ADF STAFF
Although the kidnapping of 276 students from the Government Girls Secondary School in Chibok led to global outrage, the shocking practice continues. Schoolchildren across northern Nigeria have become pawns in a thriving industry for kidnappers seeking attention and money.
In just the first three months of 2021, extremists kidnapped more than 800 students and their teachers in six events across four states.
Heavily armed men have attacked boarding schools and universities, forcing the students into nearby forests to hold them for ransom. During a kidnapping at Greenfield University, in Kaduna State, the kidnappers killed five hostages when their parents failed to meet demands.
Ransoms can drive families to sell all their possessions and farmland to raise the money.
For every high-profile kidnapping that happens, many more go unnoticed, according to Bulama Bukarti, a senior analyst in the Extremism Policy Unit of the Tony Blair Institute for Global Change.
“With culprits almost never arrested and prosecuted, it has dawned on criminals that crime pays,” Bukarti wrote in The Washington Post. “Children’s innate defenselessness and the presence of public schools in old, insecure buildings on the outskirts of towns leaves them exposed.”
In northwest Kaduna State, authorities closed 13 schools after extremists kidnapped 140 students from Bethel Baptist High. More than two dozen students and a teacher were rescued later. In another attack on Salihu Tanko Islamic School in Niger State, kidnappers took children as young as 3 years old. They abandoned the smallest children in the forest when they were unable to keep pace with the group.
In July, kidnappers contacted the families of 100 student hostages demanding that the families supply rice and other food or their children would starve.
The risk of kidnapping has caused parents across northern Nigeria to keep their children out of school. Authorities also have closed schools to prevent attacks.

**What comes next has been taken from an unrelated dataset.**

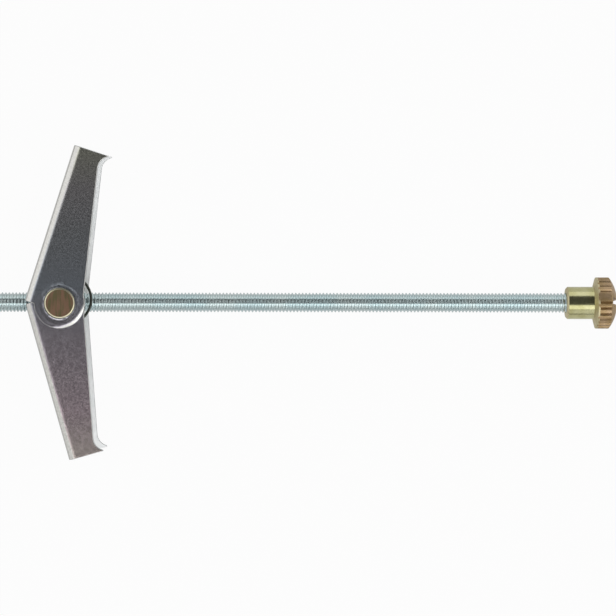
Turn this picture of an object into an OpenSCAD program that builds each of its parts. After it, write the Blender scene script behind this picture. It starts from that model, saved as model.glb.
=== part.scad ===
// Spring toggle bolt: a threaded rod with a cross pin nut that carries two
// sprung sheet-metal wings, and a blind knurled nut with a driver slot.
// Frame: origin where the nut's sleeve meets its shoulder, on the rod's axis.
// +X runs out of the nut's head, -X runs down the rod to the wings, and +Z is
// up, with the part lying on its back flanges and the nut's rim.

/* [Rod] */
// Thread crest diameter, for M4
rod_d = 3.94; // [3:0.02:5]
// Length over both ends
rod_len = 125; // [115:1:180]
// Chamfer at each end
rod_chamfer = 0.45; // [0.1:0.05:0.9]
// Distance from the pin's axis to the rod's free end, as screwed
tail_len = 15.6; // [9.5:0.1:60]

/* [Pin nut] */
// Diameter of the cross pin
pin_d = 6.1; // [5.4:0.05:6.6]
// How far each end stands back from the outer ears
pin_recess = 0.05; // [0:0.01:0.4]
// Chamfer at each end
pin_chamfer = 0.3; // [0.05:0.05:0.6]

/* [Wings] */
// Width over both wings' ears, along the pin
hub_width = 10.4; // [10:0.1:14]
// Thickness of the sheet
sheet_t = 0.9; // [0.6:0.05:1]
// Inside radius of both folds
fold_r = 0.7; // [0.3:0.05:1]
// Length from the pin's axis to the square-cut end
wing_len = 31.1; // [26:0.1:42]
// Distance from the pin's axis to the web's outer face
web_off = 6.94; // [6.6:0.02:8]
// Distance from the pin's axis to the line of the free edge
edge_off = 4.63; // [4.4:0.01:5]
// Angle between the free edge and the web
taper = 11.4; // [8:0.1:13]
// Radius of the ears around the pin
ear_r = 5.07; // [4.8:0.01:5.6]
// How far the end tooth's point stands past the pin's line
tooth_out = 0.3; // [-0.2:0.05:1]
// Length of the tooth's blunt point
tooth_flat = 0.2; // [0.1:0.05:0.6]
// Radius of the hollow under the tooth
tooth_r = 2.6; // [2:0.1:3.4]
// Angle of the webs from square to the rod, when sprung open
open_angle = 16.7; // [12:0.1:22]
// Angle by which the sprung-open pair sits turned round the pin
pair_angle = 1.2; // [0:0.1:2]
// Chamfer around the pin's hole
ear_chamfer = 0.25; // [0:0.05:0.4]

/* [Spring] */
// Diameter of the wire
wire_d = 0.54; // [0.3:0.02:0.56]
// Mean radius of the coil
coil_r = 5.03; // [4.8:0.01:5.2]
// Offset of the relaxed coil from the pin, along the rod
coil_off_x = 1.1; // [0:0.05:1.2]
// Offset of the relaxed coil from the pin, across the rod
coil_off_y = 0.8; // [0:0.05:0.9]
// Length of each straight leg
leg_len = 14; // [8:0.5:20]

/* [Knurled nut] */
// Diameter of the sleeve
sleeve_d = 6.56; // [5.8:0.02:8]
// Length of the sleeve
sleeve_len = 5.5; // [3:0.1:10]
// Chamfer at the sleeve's mouth
sleeve_chamfer = 0.35; // [0.1:0.05:0.6]
// Diameter over the knurl
head_d = 10.4; // [9:0.1:12]
// Length of the sloped shoulder under the rim
shoulder_len = 0.55; // [0.3:0.05:1]
// Length of the full-diameter rim
rim_len = 2.6; // [2:0.1:4]
// Length of the plain part of the rim, before the knurl
rim_land = 0.35; // [0.2:0.05:1]
// Height of the domed top
dome_h = 1.75; // [1.2:0.05:2.5]
// Number of knurl grooves
knurls = 26; // [16:1:36]
// Turn of the knurl about the axis
knurl_turn = 10.5; // [0:0.5:22]
// Depth of each groove
knurl_depth = 0.34; // [0.1:0.02:0.5]
// Width of the driver slot
slot_w = 1.3; // [0.8:0.05:1.6]
// Depth of the driver slot from the dome's top
slot_depth = 1.4; // [0.5:0.05:1.5]
// Turn of the slot about the axis, from upright
slot_turn = -8.6; // [-90:0.2:90]
// Metal left between the blind bore and the slot
floor_t = 1.5; // [1:0.1:2.5]

/* [Clearances] */
// Radial play between the rod and the two threads that hold it
thread_clear = 0.05; // [0.02:0.01:0.1]
// Radial play between the pin and the ears
pin_clear = 0.08; // [0.02:0.01:0.1]
// Gap between the two wings' nested ears
nest_gap = 0.05; // [0.03:0.01:0.15]
// Gap between the webs' ends and the rod, when sprung open
stop_gap = 0.1; // [0.05:0.05:0.5]
// Gap on each side of the rod in the webs' notches
notch_gap = 0.25; // [0.1:0.05:0.4]
// Gap between the spring's wire and what it lies against
wire_gap = 0.06; // [0.04:0.01:0.1]
// Gap between the rod's end and the foot of the blind bore
end_gap = 0.3; // [0.1:0.05:0.6]

/* [Hidden] */
$fn = 96;
over = 1; // how far a cutting tool runs past the metal

rod_r = rod_d / 2;
pin_r = pin_d / 2;
half_w = hub_width / 2;
inner_half = half_w - sheet_t - nest_gap; // outer face of the flange that nests inside
fold_out = fold_r + sheet_t;
lean_upper = open_angle + pair_angle;
lean_lower = open_angle - pair_angle;

// the web is notched for the rod: the notch's foot stops the wing against the rod,
// and the lug on each side of it runs on until it would meet the other wing's
web_in = web_off - sheet_t;
web_start = (rod_r + stop_gap - web_in * sin(lean_lower)) / cos(lean_lower);
lug_end = stop_gap - web_in * sin(open_angle);
notch_w = rod_d + 2 * notch_gap;

// the free edge, in the wing's own axes: u away from the web, v along it
edge_dir = [-sin(taper), cos(taper)];
edge_normal = [cos(taper), sin(taper)];
function edge_u(v) = (edge_off - v * edge_normal.y) / edge_normal.x;
tooth_tip = [tooth_out, wing_len - tooth_flat];
tooth_h = (tooth_tip.x - edge_u(tooth_tip.y)) * edge_normal.x;
tooth_s = sqrt(2 * tooth_r * tooth_h - tooth_h * tooth_h);
tooth_root = tooth_tip - tooth_h * edge_normal - tooth_s * edge_dir;

head_r = head_d / 2;
head_top = shoulder_len + rim_len + dome_h;
slot_floor = head_top - slot_depth;
bore_end = slot_floor - floor_t;
rod_end = bore_end - end_gap;
dome_r = (head_r * head_r + dome_h * dome_h) / (2 * dome_h);
hub_x = rod_end - rod_len + tail_len;

// the coil winds between the rod and the nested ear
wire_r = wire_d / 2;
coil_centre = [coil_off_x, coil_off_y];
coil_z0 = rod_r + wire_gap + wire_r;
coil_z1 = inner_half - sheet_t - wire_gap - wire_r;
// angle off the web at which a leg's tip just reaches the web's inner face
function leg_splay(lean, side) =
    let (reach = web_in - wire_r - wire_gap
            + coil_centre.x * cos(lean) - side * coil_centre.y * sin(lean))
    atan2(leg_len, coil_r) - acos(reach / norm([leg_len, coil_r]));
leg_upper = lean_upper - leg_splay(lean_upper, 1);
leg_lower = lean_lower - leg_splay(lean_lower, -1);
coil_steps = 56;
wire_sides = 10;

// ---- helpers ----

// turns what is built along +Z so that it runs along +X
module along_rod() {
    rotate([0, 90, 0]) children();
}

// moves what is built around the pin's axis to its place on the rod
module at_hub() {
    translate([hub_x, 0, 0]) children();
}

// a bar along Z from z0 to z1, with a cone of the same height as the chamfer at each end
module chamfered_bar(r, z0, z1, chamfer) {
    translate([0, 0, z0 + chamfer])
        cylinder(h = z1 - z0 - 2 * chamfer, r = r);
    translate([0, 0, z0])
        cylinder(h = chamfer, r1 = r - chamfer, r2 = r);
    translate([0, 0, z1 - chamfer])
        cylinder(h = chamfer, r1 = r, r2 = r - chamfer);
}

// ---- rod ----

module threaded_rod() {
    color("lightsteelblue")
        along_rod()
            chamfered_bar(rod_r, rod_end - rod_len, rod_end, rod_chamfer);
}

// ---- pin nut ----

module pin_nut() {
    color("darkkhaki")
        at_hub()
            difference() {
                chamfered_bar(pin_r, pin_recess - half_w, half_w - pin_recess, pin_chamfer);
                along_rod()
                    cylinder(h = pin_d + 2 * over, r = rod_r + thread_clear, center = true);
            }
}

// ---- wings ----

// solid outline of the U in u and z, with its two outer corners rounded
module rounded_channel(left, right, z0, z1, r) {
    translate([left + r, z0])
        square([right - left - r, z1 - z0]);
    translate([left, z0 + r])
        square([r, z1 - z0 - 2 * r]);
    for (z = [z0 + r, z1 - r])
        translate([left + r, z])
            circle(r = r);
}

// the folded sheet as a bar along v, open away from the web
module channel_bar() {
    back = -inner_half;
    rotate([90, 0, 0])
        translate([0, 0, -wing_len - over])
            linear_extrude(height = wing_len + ear_r + 2 * over)
                difference() {
                    rounded_channel(-web_off, ear_r + over, back, half_w, fold_out);
                    rounded_channel(-web_in, ear_r + 2 * over, back + sheet_t, half_w - sheet_t, fold_r);
                }
}

// the wing's outline seen along the pin
module wing_outline() {
    difference() {
        union() {
            circle(r = ear_r);
            polygon([
                [edge_u(web_start), web_start],
                tooth_root,
                tooth_tip,
                [tooth_out, wing_len],
                [-web_off, wing_len],
                [-web_off, lug_end],
                [0, lug_end],
            ]);
        }
        translate(tooth_root + tooth_r * edge_normal)
            circle(r = tooth_r);
    }
}

// one wing stood square to the rod; both wings are the same stamping
module wing() {
    bore = pin_r + pin_clear;
    difference() {
        intersection() {
            channel_bar();
            translate([0, 0, -half_w])
                linear_extrude(height = hub_width)
                    wing_outline();
        }
        cylinder(h = hub_width + 2 * over, r = bore, center = true);
        translate([-web_off - over, lug_end - over, -notch_w / 2])
            cube([web_off + over - bore, web_start - lug_end + over, notch_w]);
        translate([0, 0, half_w - ear_chamfer])
            cylinder(h = ear_chamfer, r1 = bore, r2 = bore + ear_chamfer);
        translate([0, 0, -inner_half])
            cylinder(h = ear_chamfer, r1 = bore + ear_chamfer, r2 = bore);
    }
}

module wing_upper() {
    color("silver")
        at_hub()
            rotate([0, 0, -lean_upper])
                wing();
}

module wing_lower() {
    color("gainsboro")
        at_hub()
            rotate([180, 0, 0])
                rotate([0, 0, -lean_lower])
                    wing();
}

// ---- spring ----

// the coil starts where the lower leg leaves it and winds clockwise to the upper leg
coil_from = 180 + leg_lower;
coil_to = 180 - leg_upper - 360;
function coil_point(s) =
    let (a = coil_from + (coil_to - coil_from) * s)
    [coil_centre.x + coil_r * cos(a), coil_centre.y + coil_r * sin(a), coil_z0 + (coil_z1 - coil_z0) * s];
function leg_tip(from, lean, side) = from + leg_len * [sin(lean), side * cos(lean), 0];
spring_path = concat(
    [leg_tip(coil_point(0), leg_lower, -1)],
    [for (i = [0 : coil_steps]) coil_point(i / coil_steps)],
    [leg_tip(coil_point(1), leg_upper, 1)]
);

// a round wire along a path that stays nearly level, as one closed skin
module wire(path, r, sides) {
    last = len(path) - 1;
    function heading(i) =
        let (d = path[min(i + 1, last)] - path[max(i - 1, 0)])
        d / norm(d);
    function ring(i) =
        let (d = heading(i), flat = cross([0, 0, 1], d), across = flat / norm(flat), up = cross(d, across))
        [for (k = [0 : sides - 1]) path[i] + r * (cos(k * 360 / sides) * across + sin(k * 360 / sides) * up)];
    polyhedron(
        points = [for (i = [0 : last]) each ring(i)],
        faces = concat(
            [[for (k = [0 : sides - 1]) k]],
            [for (i = [0 : last - 1], k = [0 : sides - 1])
                let (a = i * sides + k, b = i * sides + (k + 1) % sides)
                [a, a + sides, b + sides, b]],
            [[for (k = [sides - 1 : -1 : 0]) last * sides + k]]
        )
    );
}

module torsion_spring() {
    color("dimgray")
        at_hub()
            wire(spring_path, wire_r, wire_sides);
}

// ---- knurled nut ----

module knurled_nut() {
    groove_side = knurl_depth * 2 * sqrt(2); // a square bar, sunk by its corner
    color("goldenrod")
        along_rod()
            difference() {
                union() {
                    translate([0, 0, -sleeve_len])
                        cylinder(h = sleeve_chamfer, r1 = sleeve_d / 2 - sleeve_chamfer, r2 = sleeve_d / 2);
                    translate([0, 0, sleeve_chamfer - sleeve_len])
                        cylinder(h = sleeve_len - sleeve_chamfer, r = sleeve_d / 2);
                    cylinder(h = shoulder_len, r1 = sleeve_d / 2, r2 = head_r);
                    translate([0, 0, shoulder_len])
                        cylinder(h = rim_len, r = head_r);
                    intersection() {
                        translate([0, 0, head_top - dome_r])
                            sphere(r = dome_r);
                        translate([0, 0, head_top - dome_h])
                            cylinder(h = dome_h + over, r = head_r + over);
                    }
                }
                for (i = [0 : knurls - 1])
                    rotate([0, 0, knurl_turn + i * 360 / knurls])
                        translate([head_r - knurl_depth, 0, shoulder_len + rim_land])
                            rotate([0, 0, -45])
                                cube([groove_side, groove_side, head_top]);
                rotate([0, 0, slot_turn])
                    translate([-head_r - over, -slot_w / 2, slot_floor])
                        cube([head_d + 2 * over, slot_w, slot_depth + over]);
                translate([0, 0, -sleeve_len - over])
                    cylinder(h = sleeve_len + bore_end + over, r = rod_r + thread_clear);
            }
}

threaded_rod();
pin_nut();
wing_upper();
wing_lower();
torsion_spring();
knurled_nut();
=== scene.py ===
import math

import bmesh
import bpy
import numpy as np
from mathutils import Matrix, Vector


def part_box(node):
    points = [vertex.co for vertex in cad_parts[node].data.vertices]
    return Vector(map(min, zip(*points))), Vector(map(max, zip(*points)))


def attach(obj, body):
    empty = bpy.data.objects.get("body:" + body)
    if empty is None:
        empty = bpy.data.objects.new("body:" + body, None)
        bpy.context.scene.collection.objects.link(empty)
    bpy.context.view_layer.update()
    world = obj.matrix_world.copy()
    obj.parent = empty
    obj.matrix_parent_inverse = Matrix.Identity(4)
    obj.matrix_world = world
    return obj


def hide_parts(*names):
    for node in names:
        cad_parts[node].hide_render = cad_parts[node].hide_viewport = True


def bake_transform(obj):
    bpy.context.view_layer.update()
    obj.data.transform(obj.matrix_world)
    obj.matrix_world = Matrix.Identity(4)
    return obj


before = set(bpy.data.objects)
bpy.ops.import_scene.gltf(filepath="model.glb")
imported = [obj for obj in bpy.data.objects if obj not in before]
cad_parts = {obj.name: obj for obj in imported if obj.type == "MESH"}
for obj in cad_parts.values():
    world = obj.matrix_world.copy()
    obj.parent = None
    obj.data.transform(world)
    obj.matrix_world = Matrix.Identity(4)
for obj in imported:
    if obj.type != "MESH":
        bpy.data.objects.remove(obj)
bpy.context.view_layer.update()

# ---------------------------------------------------------------------------
# Threaded rod
# M4 x 0.7 all the way along, rolled from drawn steel wire, cropped, chamfered
# and then barrel-plated with bright zinc. The knurled nut holds its +X end.
# ---------------------------------------------------------------------------
MM = 0.001
PITCH = 0.7 * MM
CREST_R = 1.97 * MM
THREAD_DEPTH = 0.3 * MM
ROD_CHAMFER = 0.45 * MM
ROD_SIDES = 40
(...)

As many as 10.5 million children under 14 are no longer attending school, according to the United Nations Children’s Fund (UNICEF). UNICEF estimates that more than 1,100 schools are closed across northwestern Nigeria. Even where schools remain open, tens of thousands of students have stopped attending as their parents try to protect them from attacks.
“The Nigerian authorities risk a lost generation due to their failure to provide safe schools for children in a region already devastated by Boko Haram atrocities,” said Osai Ojigho, director of Amnesty International Nigeria. “The Nigerian authorities’ failure to protect schoolchildren from recent attacks clearly shows that no lessons have been learned from the Chibok tragedy.”
The kidnappings and school closings have been particularly damaging for female students. In the case of Chibok, some girls returned from captivity with children born during their abduction, leading to stigma among their families. After school shutdowns, some parents have married their daughters off, ending their education, Bukarti said.
Chukwuemeka Nwajiuba, Nigeria’s minister of state for education, has said the country has the highest number of students out of school in Sub-Saharan Africa. But he also has told Nigerians the government can’t protect them from every attack.
“The Federal Government cannot secure every house. Everybody needs to be vigilant,” Nwajiuba told Nigeria’s The Punch.
The government has told schools to contact the nearest security agency if they are concerned about an attack, he added. Those forces are stretched thin, however, fighting Boko Haram and other insurgents across the region.
Bukarti has said the government must address the forces driving extremism and kidnappings — poverty, joblessness and a lack of education — if it hopes to get a handle on the problem.
“Nigerian children and their parents are being forced to choose between their lives and their education,” Bukarti told National Public Radio. “This poses the risk of creating a lost generation of Nigerians that will affect not only the future of those children, but also that of the whole country.”